How many of Moore's poems do we now have? Her Collected Poems (1981) consists of 130. The Poems of Marianne Moore offers 263, so Schulman introduces readers to more than a hundred poems previously unpublished or uncollected in book form. Moore wrote the bulk of them between the ages of 20 and 26, before she moved to New York City and swiftly became known to an inner circle of poets, editors and poetry critics. Three-fifths of these restored poems have not been previously published anywhere, making this collection a work of excavation and rescue.

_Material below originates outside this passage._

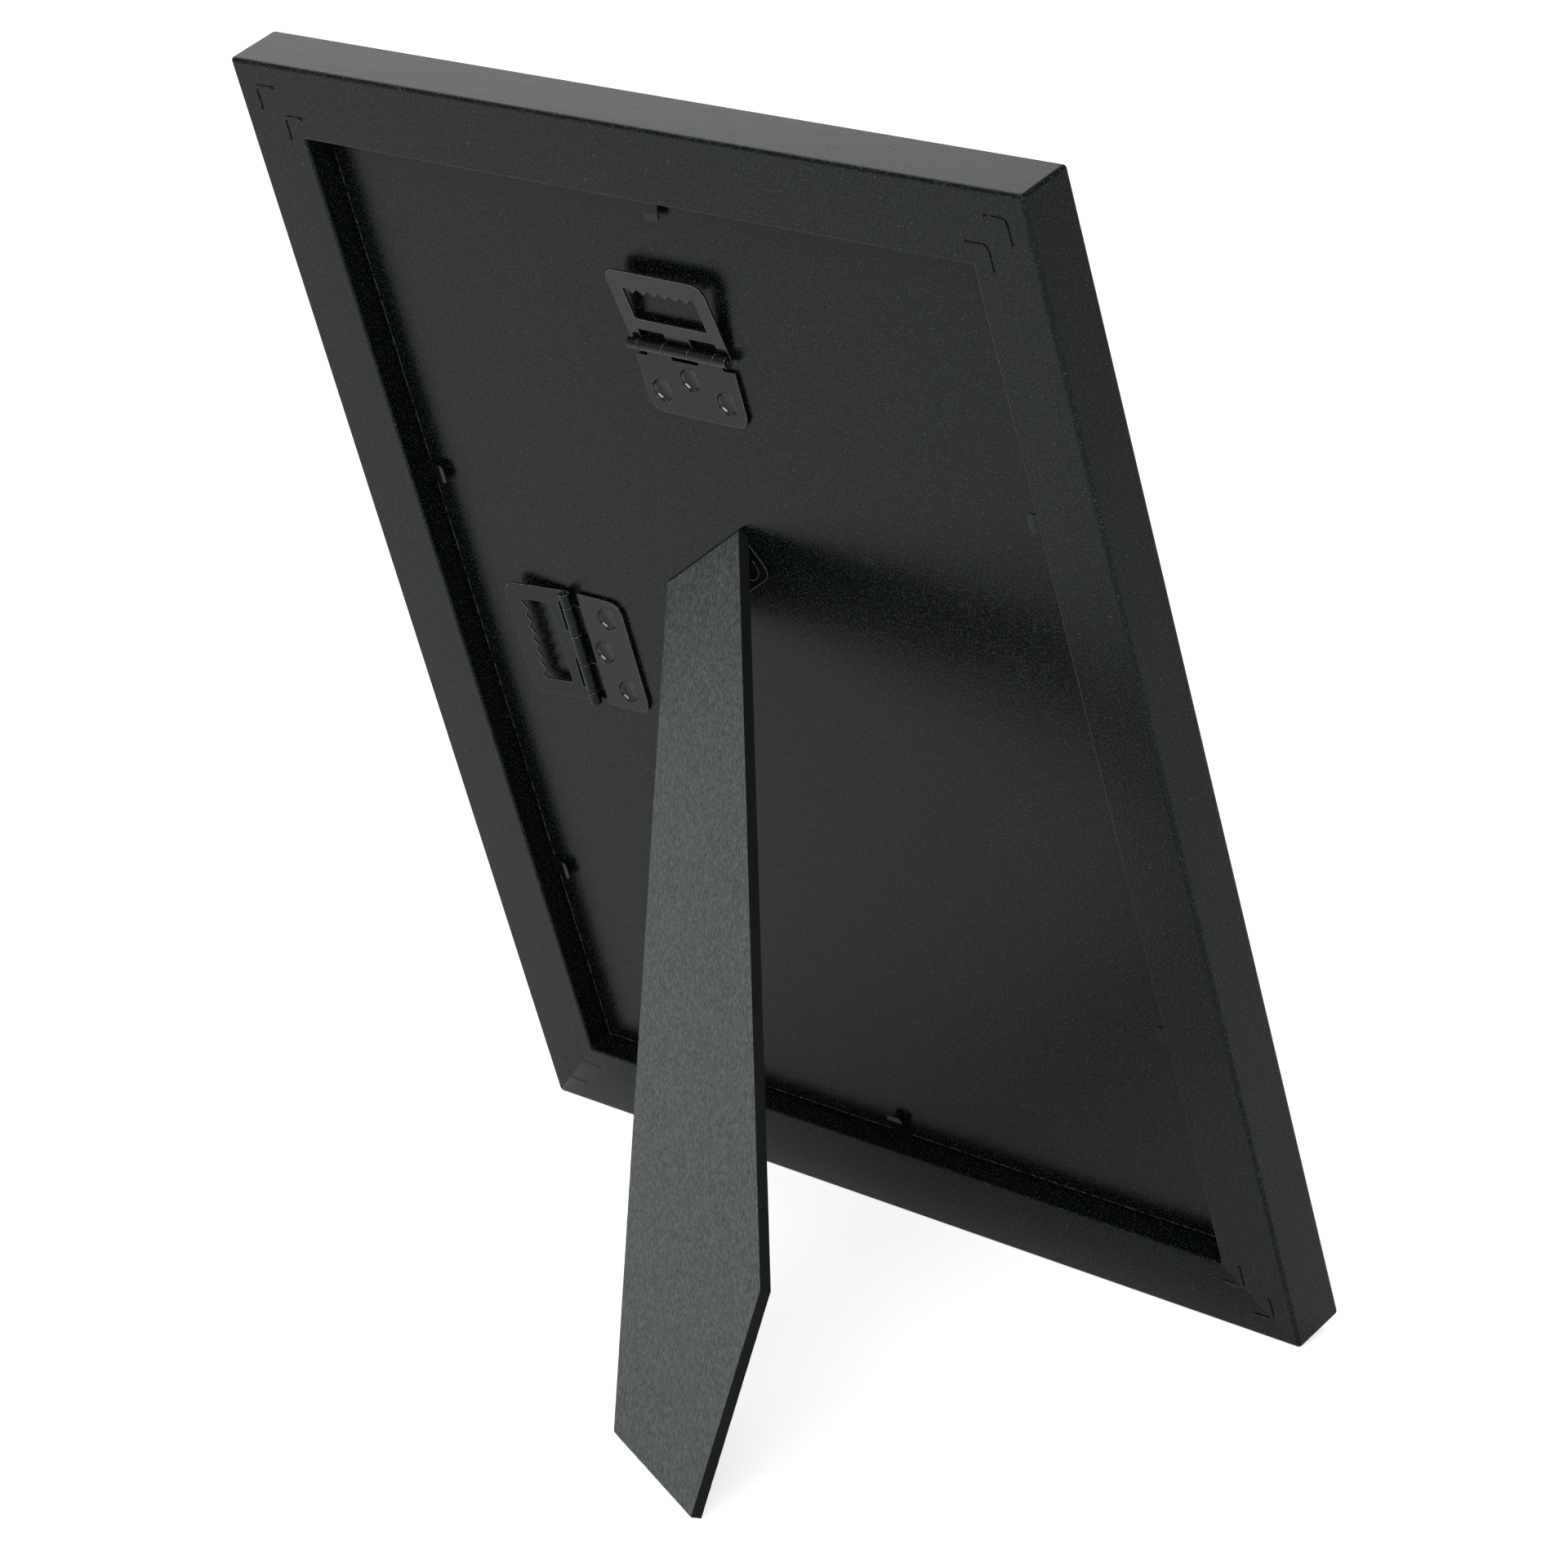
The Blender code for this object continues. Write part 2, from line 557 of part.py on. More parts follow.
def build_strut(board, base, swing, inside, outside):
    """The strut, both leaves of its hinge, the pin and the rivets."""
    strut = add("easel_strut", strut_shape(inside, outside), swing, "strut_board")
    side = BOARD_LEAF_RIVET_SIDE
    places = [(-side, -BOARD_LEAF_RIVET_BELOW), (side, -BOARD_LEAF_RIVET_BELOW)]
    holes = riveted("easel_board", base, board, places)
    plate = slab(board_leaf_outline(), -BARREL_RADIUS, LEAF_TOP)
    shares = EASEL_KNUCKLE_SHARES
    curls = knuckles(shares, EASEL_BARREL_WIDE, (0, 2), EASEL_SLOT + OVERRUN, -1, 1)
    leaf("easel_board_leaf", base, plate, curls, holes, EASEL_BARREL_WIDE)
    pin = bar(PIN_RADIUS, EASEL_BARREL_WIDE + 2 * PIN_PROUD, BORE_SIDES)
    add("easel_pin", pin, base, "black_steel", smooth=True)

    half = STRUT_LEAF_WIDE / 2
    corners = rectangle(-half, half, -STRUT_LEAF_LONG, -EASEL_SLOT)
    outline = rounded(corners, [BOARD_LEAF_CORNER, BOARD_LEAF_CORNER, 0, 0])
    plate = slab(outline, -LEAF_TOP, BARREL_RADIUS)
    curls = knuckles(shares, EASEL_BARREL_WIDE, (1,), EASEL_SLOT + OVERRUN, -1, -1)
    leaf_holes = bmesh.new()
    strut_holes = bmesh.new()
    shank = RIVET_SHANK_RADIUS + FIT_GAP
    under = -LEAF_TOP - FIT_GAP
    end = PIN_RISE + STRUT_RIVET_DEEP
    for index, side in enumerate((-STRUT_LEAF_RIVET_SIDE, STRUT_LEAF_RIVET_SIDE), start=1):
        place = (side, -STRUT_LEAF_RIVET_BELOW)
        head = under - STRUT_RIVET_HEAD
        profile = [(0, end), (RIVET_SHANK_RADIUS, end), (RIVET_SHANK_RADIUS, under)]
        profile += [(STRUT_RIVET_RADIUS, under), (STRUT_RIVET_RADIUS, head), (0, head)]
        rivet = turned(profile, RIVET_SIDES, place)
        add(f"easel_strut_rivet_{index}", rivet, swing, "black_steel", smooth=True)
        drum(shank, under, PIN_RISE, BORE_SIDES, place, leaf_holes)
        drum(shank, BARREL_RADIUS, end + FIT_GAP, BORE_SIDES, place, strut_holes)
    leaf("easel_strut_leaf", swing, plate, curls, leaf_holes, EASEL_BARREL_WIDE)
    combine(strut, helper("strut_rivet_holes", strut_holes, swing), "DIFFERENCE")


def main():
    clear_scene()
    section = rail_section()
    rest = min(inward * math.cos(LEAN) - out * math.sin(LEAN) for inward, out in section)
    across = Vector((math.sin(STRUT_SLANT), -math.cos(STRUT_SLANT), 0))
    corner = Vector((STRUT_ACROSS, FRAME_TALL * STRUT_UP_SHARE, BOARD_BACK))
    pin = corner + across * PIN_RISE / math.tan(STRUT_OPEN / 2)
    pin.z += PIN_RISE
    slant = Matrix.Translation(pin) @ Matrix.Rotation(STRUT_SLANT, 4, "Z")
    inside, outside = strut_corners(slant @ Matrix.Rotation(-STRUT_OPEN, 4, "X"), rest)

    # The origin is on the floor, halfway between the front of the rails and the strut's tip
    stand = Matrix.Rotation(math.pi, 4, "Z") @ Matrix.Rotation(QUARTER + LEAN, 4, "X")
    open_strut = stand @ slant @ Matrix.Rotation(-STRUT_OPEN, 4, "X")
    rearmost = max((open_strut @ corner).y for corner in inside + outside)
    foremost = min((stand @ Vector((0, inward, out))).y for inward, out in section)
    frame = holder("lean", None, (0, -(rearmost + foremost) / 2, -rest),
                   (QUARTER + LEAN, 0, math.pi))

    build_rails(frame)
    sheet("glass", frame, GLASS_FRONT, GLASS_THICK, "clear_glass")
    sheet("picture_sheet", frame, SHEET_FRONT, SHEET_THICK, "plain_paper")
    board = sheet("back_board", frame, BOARD_FRONT, BOARD_THICK, "hardboard")
    top = (0, FRAME_TALL - TOP_HANGER_DOWN)
    build_hanger("hanger_top", frame, board, top, 0, TOP_HANGER_SWING)
    left = (LEFT_HANGER_IN - FRAME_WIDE / 2, FRAME_TALL / 2 - LEFT_HANGER_DROP)
    build_hanger("hanger_left", frame, board, left, QUARTER, LEFT_HANGER_SWING)
    base = holder("easel_base", frame, pin, (0, 0, STRUT_SLANT))
    swing = holder("easel_swing", base, turn=(-STRUT_OPEN, 0, 0))
    build_strut(board, base, swing, inside, outside)


main()
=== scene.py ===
"""The looks of a black wooden photo frame that leans on its strut.

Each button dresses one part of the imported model: the painted wood, the glass and the back, the
tabs, the two saw-tooth hangers, the strut and its hinge. The last one sets a pale stage with
soft light. Lengths are in metres. Pieces are modelled in the frame's own axes, seen from its
back: X to the right, Y up the frame and Z out of its back, with the back of the rails at zero.
"""

import json
import math

import bmesh
import bpy
from bpy.props import FloatProperty, FloatVectorProperty, IntProperty, PointerProperty
from mathutils import Matrix, Vector, noise


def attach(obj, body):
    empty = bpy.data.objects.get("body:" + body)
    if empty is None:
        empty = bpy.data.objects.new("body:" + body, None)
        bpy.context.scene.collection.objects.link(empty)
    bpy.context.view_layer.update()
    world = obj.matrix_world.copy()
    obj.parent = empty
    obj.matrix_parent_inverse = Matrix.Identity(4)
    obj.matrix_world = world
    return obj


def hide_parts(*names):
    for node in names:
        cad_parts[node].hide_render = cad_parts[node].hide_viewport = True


bl_info = {
    "name": "Photo frame on a strut",
    "version": (1, 0, 0),
    "blender": (4, 5, 0),
    "location": "3D View > Sidebar > Photo frame",
    "description": "Models and finishes a black wooden photo frame that leans on its strut",
    "category": "Object",
}

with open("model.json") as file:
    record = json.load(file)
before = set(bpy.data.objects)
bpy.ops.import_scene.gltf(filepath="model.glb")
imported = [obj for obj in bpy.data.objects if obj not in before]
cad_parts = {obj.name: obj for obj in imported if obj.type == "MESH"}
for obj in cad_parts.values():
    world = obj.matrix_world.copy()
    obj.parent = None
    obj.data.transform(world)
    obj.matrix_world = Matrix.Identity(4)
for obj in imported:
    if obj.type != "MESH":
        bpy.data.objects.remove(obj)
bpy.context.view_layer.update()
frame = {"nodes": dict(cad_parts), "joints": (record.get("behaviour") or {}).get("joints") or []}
JOINTS = {joint["name"]: joint for joint in frame["joints"]}
QUARTER = math.pi / 2
MILLIMETRE = 0.001
# Points nearer than this count as touching.
TOUCHING = 0.01 * MILLIMETRE
# An edge or a normal counts as upright when this share of it is.
NEARLY = 0.9
# Edges that bend more than this are sharp, and can be eased.
SHARP = math.radians(35)
# How far a leaf's tongues curl round the pin.
CURL = math.radians(284)
# Where the knuckles of a hanger's barrel, and of the strut's, meet: shares of its width.
HANGER_SHARES = (0.0, 0.1144, 0.3693, 0.6307, 0.8856, 1.0)
EASEL_SHARES = (0.0, 0.28, 0.72, 1.0)
# Where the wall of a rivet's cup bends: shares of its depth.
WALL_SHARES = (0.06, 0.14, 0.26, 0.38, 0.50, 0.62, 0.74, 0.86, 0.94)
# Where a tab starts to rise and where it is level again: shares of its length.
TAB_BENDS = (0.2, 0.75)
# What the black finishes mirror is tinted faintly green.
SOFT_BLACK_TINT = (0.86, 1.0, 0.96)


def amount(name, description, default, unit="NONE"):
    return FloatProperty(name=name, description=description, default=default, unit=unit)


def length(name, description, default):
    return FloatProperty(name=name, description=description, default=default, unit="LENGTH",
                         precision=5)


def angle(name, description, degrees):
    return FloatProperty(name=name, description=description, default=math.radians(degrees),
                         subtype="ANGLE")


def spot(name, description, default):
    return FloatVectorProperty(name=name, description=description, default=default,
                               unit="LENGTH", precision=5)


def linear(text):
    """The linear colour of an sRGB hex value."""
    shares = [int(text[place:place + 2], 16) / 255 for place in (1, 3, 5)]
    return [share / 12.92 if share <= 0.04045 else ((share + 0.055) / 1.055) ** 2.4
            for share in shares]


def colour(name, description, text):
    return FloatVectorProperty(name=name, description=description, default=linear(text),
                               subtype="COLOR", min=0.0, max=1.0)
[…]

One fruit of the excavation: A reader is able to realize the remarkable feat of Moore's emergence from authoring epigrammatic verse to, you might say, inventing a poetry of epic wants and tendencies. An epigram compresses adroitly a mass of knowledge, thanks to the writer's unquenchable wit; Moore later wrote on a much larger scale without abandoning the epigrammatic yen for unmatched precision, for what she called "exact perception." In this she reigned peerless, even after achieving ultimately in poetry her more complex goal of building a "chain of interactingly/ linked harmony." Time after time, the early poems gathered by Schulman show a writer pausing before making that leap. (Compare "Things Are What They Seem" with "Piningly," an early rehearsal of her flight to come, or with "Old Tiger," where she fulfills her promise. Also, in the early poems one can find precociously pure statements of poetic or moral belief, as in her lines "One associates the love of beauty/ with a wish to see it exemplified." Although she wrote the sentence well before she had obeyed fully its implied guidance, Moore was ever a writer of exempla, as Schulman demonstrates: Although in her poems Moore sought to think, she did it with and through details that carry a moral significance. To read her very early four-line poem "A Fish" alongside her subsequent 40-line poem "The Fish" is to see this plainly and magnificently. The poems flicker, steadfastly visual, throughout these pages. They are, as she demanded of art in "When I Buy Pictures," "lit with piercing glances into the life of things."
Even now, a novel and a memoir by Moore both remain unpublished, and her 10-year labor of translation, the complete Fables of La Fontaine, seems to have gone out of print -- all sad omissions of publishers, or maybe just bad luck.
Still, at last we have all of her poems, at least.